### [Exercise instructions]
Locate each line of the material that contains "copy", then return it.

### [Data lines]
---+---

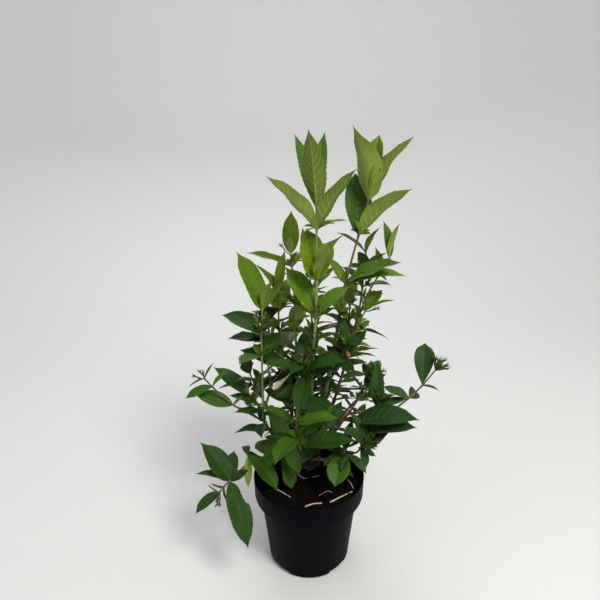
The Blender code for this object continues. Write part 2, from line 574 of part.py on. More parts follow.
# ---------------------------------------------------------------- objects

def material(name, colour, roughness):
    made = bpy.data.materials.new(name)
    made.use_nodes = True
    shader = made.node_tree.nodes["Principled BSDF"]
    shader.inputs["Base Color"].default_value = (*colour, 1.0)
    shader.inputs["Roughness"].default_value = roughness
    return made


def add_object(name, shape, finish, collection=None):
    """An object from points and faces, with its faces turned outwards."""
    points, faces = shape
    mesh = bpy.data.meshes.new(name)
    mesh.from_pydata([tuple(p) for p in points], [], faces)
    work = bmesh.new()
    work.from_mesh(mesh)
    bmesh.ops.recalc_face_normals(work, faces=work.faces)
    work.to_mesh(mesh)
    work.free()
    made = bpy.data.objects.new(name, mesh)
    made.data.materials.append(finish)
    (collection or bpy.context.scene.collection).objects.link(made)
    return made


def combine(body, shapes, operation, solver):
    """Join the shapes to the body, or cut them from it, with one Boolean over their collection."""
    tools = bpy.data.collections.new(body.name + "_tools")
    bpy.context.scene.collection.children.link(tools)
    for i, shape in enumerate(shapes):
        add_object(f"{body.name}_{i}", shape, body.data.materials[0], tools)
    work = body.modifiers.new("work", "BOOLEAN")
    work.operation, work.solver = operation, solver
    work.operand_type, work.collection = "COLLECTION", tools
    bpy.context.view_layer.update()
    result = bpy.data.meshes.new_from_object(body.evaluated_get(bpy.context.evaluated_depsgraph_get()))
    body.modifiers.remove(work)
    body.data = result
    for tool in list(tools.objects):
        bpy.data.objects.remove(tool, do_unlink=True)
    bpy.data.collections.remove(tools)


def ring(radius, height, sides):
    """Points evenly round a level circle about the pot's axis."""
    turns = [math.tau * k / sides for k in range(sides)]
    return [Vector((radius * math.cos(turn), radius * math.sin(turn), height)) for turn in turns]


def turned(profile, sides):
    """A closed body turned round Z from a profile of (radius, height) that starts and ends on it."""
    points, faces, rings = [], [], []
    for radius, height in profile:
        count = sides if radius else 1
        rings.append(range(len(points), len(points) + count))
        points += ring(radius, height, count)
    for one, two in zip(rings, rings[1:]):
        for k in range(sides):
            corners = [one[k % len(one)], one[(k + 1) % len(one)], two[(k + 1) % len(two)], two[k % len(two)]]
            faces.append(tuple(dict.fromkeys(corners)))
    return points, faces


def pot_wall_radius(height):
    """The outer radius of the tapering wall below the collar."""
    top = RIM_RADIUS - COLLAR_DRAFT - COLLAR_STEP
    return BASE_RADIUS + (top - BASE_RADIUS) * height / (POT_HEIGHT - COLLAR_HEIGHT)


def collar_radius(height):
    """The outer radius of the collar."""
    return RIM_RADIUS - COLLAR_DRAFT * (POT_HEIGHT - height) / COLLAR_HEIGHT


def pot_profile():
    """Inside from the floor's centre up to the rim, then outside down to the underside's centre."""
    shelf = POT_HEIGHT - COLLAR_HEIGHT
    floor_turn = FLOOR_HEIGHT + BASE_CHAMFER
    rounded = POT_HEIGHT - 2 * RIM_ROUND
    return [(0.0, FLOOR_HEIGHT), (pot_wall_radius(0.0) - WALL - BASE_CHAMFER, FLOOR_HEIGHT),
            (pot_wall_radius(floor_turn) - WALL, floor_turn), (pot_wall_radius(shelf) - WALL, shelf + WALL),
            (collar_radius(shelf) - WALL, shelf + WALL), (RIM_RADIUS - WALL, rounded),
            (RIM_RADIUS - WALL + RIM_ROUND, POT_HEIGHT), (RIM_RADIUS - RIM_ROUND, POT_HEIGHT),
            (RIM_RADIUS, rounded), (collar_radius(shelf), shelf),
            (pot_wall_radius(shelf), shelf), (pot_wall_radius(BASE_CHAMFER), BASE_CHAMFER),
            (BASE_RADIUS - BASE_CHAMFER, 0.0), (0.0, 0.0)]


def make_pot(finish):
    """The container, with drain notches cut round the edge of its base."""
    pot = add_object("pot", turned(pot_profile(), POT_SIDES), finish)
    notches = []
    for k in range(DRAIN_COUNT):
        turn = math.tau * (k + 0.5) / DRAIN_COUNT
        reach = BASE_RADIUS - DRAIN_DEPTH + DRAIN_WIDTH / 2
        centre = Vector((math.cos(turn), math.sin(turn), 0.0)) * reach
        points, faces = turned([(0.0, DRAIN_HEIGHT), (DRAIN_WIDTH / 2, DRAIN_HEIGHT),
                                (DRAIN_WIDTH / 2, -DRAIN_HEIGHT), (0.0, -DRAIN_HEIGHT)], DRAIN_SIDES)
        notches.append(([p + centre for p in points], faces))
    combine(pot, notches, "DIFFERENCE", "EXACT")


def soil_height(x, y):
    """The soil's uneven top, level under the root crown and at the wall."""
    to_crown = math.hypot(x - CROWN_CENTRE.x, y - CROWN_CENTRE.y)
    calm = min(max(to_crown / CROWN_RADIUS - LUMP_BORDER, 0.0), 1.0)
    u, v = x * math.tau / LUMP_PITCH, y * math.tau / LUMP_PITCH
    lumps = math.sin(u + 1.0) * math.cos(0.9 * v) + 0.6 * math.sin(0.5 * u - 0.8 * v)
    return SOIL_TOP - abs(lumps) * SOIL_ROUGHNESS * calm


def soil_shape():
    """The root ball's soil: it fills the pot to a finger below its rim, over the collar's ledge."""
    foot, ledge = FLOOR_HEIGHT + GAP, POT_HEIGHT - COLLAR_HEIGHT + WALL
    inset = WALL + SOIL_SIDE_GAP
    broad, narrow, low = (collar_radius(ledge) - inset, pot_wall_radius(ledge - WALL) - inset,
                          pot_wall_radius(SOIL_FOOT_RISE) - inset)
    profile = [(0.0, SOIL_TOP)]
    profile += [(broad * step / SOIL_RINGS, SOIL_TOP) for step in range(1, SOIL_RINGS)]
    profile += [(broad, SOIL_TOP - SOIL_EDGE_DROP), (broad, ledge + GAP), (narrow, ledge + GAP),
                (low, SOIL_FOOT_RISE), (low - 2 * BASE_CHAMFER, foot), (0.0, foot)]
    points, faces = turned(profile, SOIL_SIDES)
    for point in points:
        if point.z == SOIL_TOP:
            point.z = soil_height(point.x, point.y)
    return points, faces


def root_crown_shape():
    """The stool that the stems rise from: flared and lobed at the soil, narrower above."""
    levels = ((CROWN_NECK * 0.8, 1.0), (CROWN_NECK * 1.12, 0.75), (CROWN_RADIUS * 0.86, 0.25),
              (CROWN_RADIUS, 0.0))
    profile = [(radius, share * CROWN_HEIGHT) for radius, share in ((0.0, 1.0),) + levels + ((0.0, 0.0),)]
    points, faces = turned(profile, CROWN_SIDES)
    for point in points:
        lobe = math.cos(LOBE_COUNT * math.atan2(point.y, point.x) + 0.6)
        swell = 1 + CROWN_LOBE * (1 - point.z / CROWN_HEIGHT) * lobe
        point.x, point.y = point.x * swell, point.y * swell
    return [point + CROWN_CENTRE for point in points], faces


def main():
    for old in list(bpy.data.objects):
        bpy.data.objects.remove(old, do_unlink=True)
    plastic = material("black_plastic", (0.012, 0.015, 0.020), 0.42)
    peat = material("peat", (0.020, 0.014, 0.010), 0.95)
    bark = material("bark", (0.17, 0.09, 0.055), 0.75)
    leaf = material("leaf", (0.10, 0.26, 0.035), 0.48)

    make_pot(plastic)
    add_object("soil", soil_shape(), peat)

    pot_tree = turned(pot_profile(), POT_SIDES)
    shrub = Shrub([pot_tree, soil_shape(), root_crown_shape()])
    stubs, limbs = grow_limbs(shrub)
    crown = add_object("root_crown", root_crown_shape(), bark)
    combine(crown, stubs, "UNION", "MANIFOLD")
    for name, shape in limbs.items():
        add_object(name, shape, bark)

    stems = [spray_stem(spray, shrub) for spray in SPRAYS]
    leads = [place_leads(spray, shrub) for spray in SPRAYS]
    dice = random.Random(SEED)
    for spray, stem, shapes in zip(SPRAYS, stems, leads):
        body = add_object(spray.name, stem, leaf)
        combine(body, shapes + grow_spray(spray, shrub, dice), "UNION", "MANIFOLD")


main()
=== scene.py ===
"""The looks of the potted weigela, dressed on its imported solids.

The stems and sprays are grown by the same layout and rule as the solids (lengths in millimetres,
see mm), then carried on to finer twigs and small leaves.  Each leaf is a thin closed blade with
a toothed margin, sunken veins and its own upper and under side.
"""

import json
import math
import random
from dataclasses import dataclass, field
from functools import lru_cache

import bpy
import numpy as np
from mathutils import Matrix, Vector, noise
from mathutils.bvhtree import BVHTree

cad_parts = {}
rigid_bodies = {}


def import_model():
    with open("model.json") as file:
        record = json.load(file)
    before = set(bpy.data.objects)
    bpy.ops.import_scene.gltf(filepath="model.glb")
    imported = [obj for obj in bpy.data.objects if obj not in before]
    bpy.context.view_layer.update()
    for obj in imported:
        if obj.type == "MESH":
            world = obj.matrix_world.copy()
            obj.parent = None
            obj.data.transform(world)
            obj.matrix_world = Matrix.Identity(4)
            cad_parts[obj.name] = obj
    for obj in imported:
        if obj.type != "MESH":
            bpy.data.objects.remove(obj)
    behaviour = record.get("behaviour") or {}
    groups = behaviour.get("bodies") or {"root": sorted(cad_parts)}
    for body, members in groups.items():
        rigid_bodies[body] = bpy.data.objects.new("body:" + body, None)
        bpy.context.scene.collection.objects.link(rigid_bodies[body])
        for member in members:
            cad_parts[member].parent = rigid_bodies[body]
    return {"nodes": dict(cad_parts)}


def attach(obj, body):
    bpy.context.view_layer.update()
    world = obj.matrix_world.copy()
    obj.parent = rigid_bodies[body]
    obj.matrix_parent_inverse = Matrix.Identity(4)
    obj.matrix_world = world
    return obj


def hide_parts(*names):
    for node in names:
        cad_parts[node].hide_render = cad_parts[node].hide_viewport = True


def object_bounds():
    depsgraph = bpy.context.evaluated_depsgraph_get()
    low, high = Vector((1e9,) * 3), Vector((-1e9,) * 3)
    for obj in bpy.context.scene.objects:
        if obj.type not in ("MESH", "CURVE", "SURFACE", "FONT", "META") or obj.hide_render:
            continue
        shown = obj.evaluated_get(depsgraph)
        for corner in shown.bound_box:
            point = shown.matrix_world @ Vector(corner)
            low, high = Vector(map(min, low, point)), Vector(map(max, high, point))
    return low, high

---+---

### [Final result]
            world = obj.matrix_world.copy()
    world = obj.matrix_world.copy()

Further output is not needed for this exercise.